Think about that: For over two centuries no president had used the word “sad” in an inaugural address. That is more symbolic and historic than “carnage” — that’s obviously a word Trump considered carefully, one he used exactly because it would be different, new, provocative. But “sad.” He didn’t give it a second thought. He tweets it constantly, one of his favorite insults. On its own, it’s not nearly as charged as “tombstones” or “disrepair.”

But now we can also see something we never would have seen before. No other president used the word “sad.” Who would have thought to even look that up? We never would have known that, of the dozens of presidents who have taken care to offer a certain, precise vision of the country, in a miraculous display of some kind of inherited collective unconscious not a single one of them used the word “sad.” William Henry Harrison spoke for nearly two hours at his inauguration, which literally killed him. He spoke more than 8,000 words while giving his vision of America, and not one of them was “sad.”

Not once. What a tremendous and moving tradition of respect, optimism, and leadership the inaugural address has been.

I’d also like to point out that, somehow, we’ve fought the Revolutionary War, the War of 1812, the Mexican-American War, the Civil War, the Spanish-American War, WWI, WWII, Korea, Vietnam, the Cold War, the Gulf War, the Wars in Afghanistan and Iraq, and the War on Terror all without hearing “carnage,” “tombstones,” or “bleed” from a President about to take office.

Here are some of these words in their proper context.

Sad: “subsidized the armies of other countries while allowing for the very sad depletion of our military.” Sad? This isn’t even true. Our military is many times stronger than any other in the world. I know soldiers who, proud of their military and their country, take extreme offense to this cynical stuff.

Also, in that sentence are two other new vocab words: “Subsidized” and “depletion.” Among those militaries we subsidize at our own in expense is Israel. And Barack Hussein Obama, whom Trump criticizes as soft on Israel, gave Israel defenses more than any other president in history—nearly $38 billion of aid.

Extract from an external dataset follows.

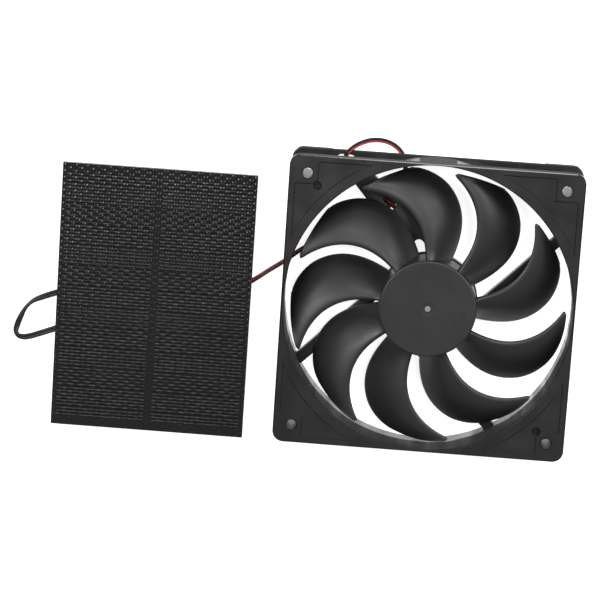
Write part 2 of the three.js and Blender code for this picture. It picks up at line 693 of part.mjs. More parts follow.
function addPanel(panel) {
  place(panel, 'backboard', panelLayer(PANEL_UNDERSIDE, BACKBOARD_TOP), BLACK_BOARD);
  place(panel, 'encapsulant', encapsulant(), EPOXY_CLEAR);
  const sheet = panelLayer(ENCAPSULANT_TOP, ENCAPSULANT_TOP + SHEET_THICKNESS);
  place(panel, 'front_sheet', sheet, SHEET_PLASTIC);
  cellCentres().forEach((centre, i) => {
    const cell = flatPiece(centre, CELL_WIDTH, CELL_HEIGHT, CELL_THICKNESS);
    place(panel, `cell_${String(i + 1).padStart(2, '0')}`, cell, CELL_SILICON);
  });
  for (const { name, centre, length } of RIBBONS) {
    place(panel, name, flatPiece(centre, length, RIBBON_WIDTH, RIBBON_THICKNESS), TINNED_COPPER);
  }
  const blob = place(panel, 'glue_blob', glueBlob(GLUE_RADIUS, PANEL_UNDERSIDE), GLUE);
  blob.position.set(GLUE_PLACE.x, GLUE_PLACE.y, 0);
}

// ---------------------------------------------------------------- leads

// Routes are lists of [x, y, z] from the fan's centre, along the middle of the red and black pair.
// A height of 0.5 has the wires lying on the table.
const FAN_LEAD_ROUTE = [
  [-38.0, 57.2, 4.6], [-37.7, 58.4, 5.6], [-36.9, 59.8, 5.9], [-35.6, 61.1, 5.3], [-33.7, 62.4, 3.8],
  [-31.2, 63.5, 2.1], [-28.4, 64.3, 0.9], [-25.2, 64.6, 0.5], [-21.7, 64.2, 0.5], [-18.5, 62.9, 0.5],
  [-16.0, 60.9, 0.5], [-14.4, 58.5, 0.5], [-13.3, 54.2, 0.5], [-13.9, 48.5, 0.5], [-16.6, 42.2, 0.5],
  [-21.5, 35.8, 0.5], [-28.2, 30.2, 0.5], [-36.5, 25.5, 0.5], [-45.2, 21.4, 0.5], [-53.1, 17.2, 0.5],
  [-61.0, 11.0, 0.5], [-67.0, 6.7, 0.5], [-72.8, 2.3, 0.5], [-78.2, -1.2, 0.6], [-83.2, -2.9, 0.8],
  [-87.6, -3.2, 0.95],
];
const SLEEVE_START = [-88, -3.2, 0.95];
const INNER_LEAD_ROUTE = [
  [-2.4, 11.9, 3.35], [-4.3, 16.2, 3.35], [-8.4, 21.4, 3.35], [-11.1, 25.4, 3.35], [-12.2, 30.1, 3.35],
  [-13.7, 34.3, 3.35], [-16.2, 37.5, 3.35], [-20.5, 40.1, 3.35], [-24.6, 43.7, 3.35], [-28.9, 47.9, 3.1],
  [-31.9, 51.2, 2.8], [-34.9, 54.1, 2.7], [-36.7, 55.4, 2.95], [-37.6, 56.3, 3.6], [-37.9, 56.85, 4.05],
];
const TWIN_FLOOR = TWIN_DIAMETER / 2;
const PANEL_LEAD_ROUTE = [
  [-125.2, 0.2], [-131, -0.9], [-139, -3.2], [-147, -6.2], [-154.8, -9.2], [-160.2, -11.3],
  [-164.6, -13.4], [-167.4, -16.2], [-169.4, -20], [-170.9, -24], [-171.4, -26.9], [-170.5, -28.7],
  [-168.3, -29.3], [-165.4, -28.8], [-161.6, -27.4], [-154.8, -24.7], [-146, -21.4], [-136, -17.6],
  [-126, -13], [-117, -8.6], [-109.4, -5], [-104.6, -3.5], [-100.4, -3.2],
];

// The route, moved sideways in plan by an offset, so that two wires run side by side.
function beside(route, offset) {
  return route.map((point, i) => {
    const before = route[Math.max(i - 1, 0)];
    const after = route[Math.min(i + 1, route.length - 1)];
    const run = new THREE.Vector2(after[0] - before[0], after[1] - before[1]).normalize();
    return [point[0] - run.y * offset, point[1] + run.x * offset, point[2]];
  });
}

function sleeve(y) {
  const geometry = disc(SLEEVE_DIAMETER / 2, 0, SLEEVE_LENGTH, 12).rotateY(-Math.PI / 2);
  return geometry.translate(SLEEVE_START[0], y, SLEEVE_START[2]);
}

function addLead(fan, colour, side, material) {
  const inner = beside(INNER_LEAD_ROUTE, side * WIRE_SPREAD);
  const free = beside(FAN_LEAD_ROUTE, side * WIRE_SPREAD);
  place(fan, `lead_${colour}_inner`, tube(inner, WIRE_DIAMETER, 22), material);
  place(fan, `lead_${colour}`, tube(free, WIRE_DIAMETER, 66), material);
  place(fan, `splice_${colour}`, sleeve(SLEEVE_START[1] - side * SLEEVE_SPREAD), BLACK_WIRE);
}

function addLeads(fan) {
  addLead(fan, 'red', -1, RED_WIRE);
  addLead(fan, 'black', 1, BLACK_WIRE);
  const twin = PANEL_LEAD_ROUTE.map(([x, y]) => [x, y, TWIN_FLOOR]);
  place(fan, 'panel_lead', tube(twin, TWIN_DIAMETER, 44), BLACK_WIRE);
}

// ---------------------------------------------------------------- assembly

const solarAtticFan = new THREE.Group();
solarAtticFan.name = 'solar_attic_fan';

const fan = new THREE.Group();
fan.position.set(FAN_X, FAN_Y, 0);
solarAtticFan.add(fan);
place(fan, 'fan_frame', fanFrame(), BLACK_PLASTIC);
addMotor(fan);
addRotor(fan);
addLeads(fan);

const panel = new THREE.Group();
panel.position.set(PANEL_X, PANEL_Y, 0);
solarAtticFan.add(panel);
addPanel(panel);

export default solarAtticFan;
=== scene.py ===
"""Looks of a solar attic fan: a 120 mm axial fan and the small solar panel that drives it."""

import math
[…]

Stolen: “The crime and gangs and drugs that have stolen too many lives and robbed our country of so much unrealized potential.” There is clearly crime in America. Violent crime. But this is fearmongering at its worst: an America killing itself, in an inaugural address. And I’ll let you figure out on your own the type of people he’s referring to here. This sentence is also punched-up with another word making its inaugural debut: “unrealized.”

Trapped: “Mothers and children trapped in poverty in our inner cities.” Poverty is an enormous problem facing the country. It belongs in the address. We need to face it. But poverty isn’t just an inner city problem. And it’s not just mothers and children. And do you think Trump is saying this animalistic, desperate word directly to black women and kids? Trapped? No. This is how he sees the world. This is how most Trump supporters really do see the problem. Trump claims he’s making an economic appeal to the white working class, and they claim the same. It’s not about race! Then how come this appeal is aimed straight at an “urban” cliche?

Urban; sprawl; wind-swept: “And whether a child is born in the urban sprawl of Detroit or the wind-swept plains of Nebraska, they look up at the same night sky, they will their heart with the same dreams, and they are infused with the breath of life by the same almighty creator.”

Both descriptors are brand new. Total Trump. And which place sounds better to you? And note the binary split: Black and white. Note the negative comes first, the second one—the end; the one with more weight—is positive. Come on.

Rusted; tombstones; landscape: “Rusted-out factories scattered like tombstones across the landscape of our nation.” Our (your) country is a cemetery. Trump probably said this one to Melania about a hundred times. Then we she tired of it, the mirror. The statesman-poet. Or is it maybe poet-statesman?

Infrastructure; disrepair; decay: “America’s infrastructure has fallen into disrepair and decay.” Again, no, it hasn’t. We need to do a lot of work. Some spots are pretty dangerous. But the whole nation’s infrastructure isn’t like this. This slippery slope of fear is dangerous in its subtlety.

Stealing: “We must protect our borders from the ravages of other countries making our products, stealing our companies, and destroying our jobs.” Stealing our companies, such as Trump’s own, who choose to leave America because of incentives elsewhere. And for the millionth time, the unemployment rate is under 5%.

Ripped: “The wealth of our middle class has been ripped from their homes and then redistributed across the entire world.” I don’t even know what this means, but he wants white people to think things have been stolen from them with a great, sudden violence — not the slow, erosive process that it’s been, the same slowness which also masked the urgency of this very plight.

Islamic: “We will reinforce old alliances and form new ones—and unite the civilized world against radical Islamic terrorism, which we will eradicate completely from the face of the Earth.” Trump has made it a point to say this word. The implications here frighten many Americans. I mean, “eradicate completely from the face of the earth?” How can you eradicate an idea? Oh, wait…. Right…

Also note that he slipped “form new alliances” in there, then drowned it out by shouting the radical Islam stuff. He probably wanted to use another word I imagine hasn’t been used before: Russia.

So this what our President chose to point out to us about America. These are the images of our country he wants us to see as he takes power.About thirty minutes after his speech, it seemed to come true. Police and anti-Trump protesters clashed on K Street. Tear gas. A fire. 100 arrested. American carnage.

Maybe he’s right. Or maybe he needs to prove himself right.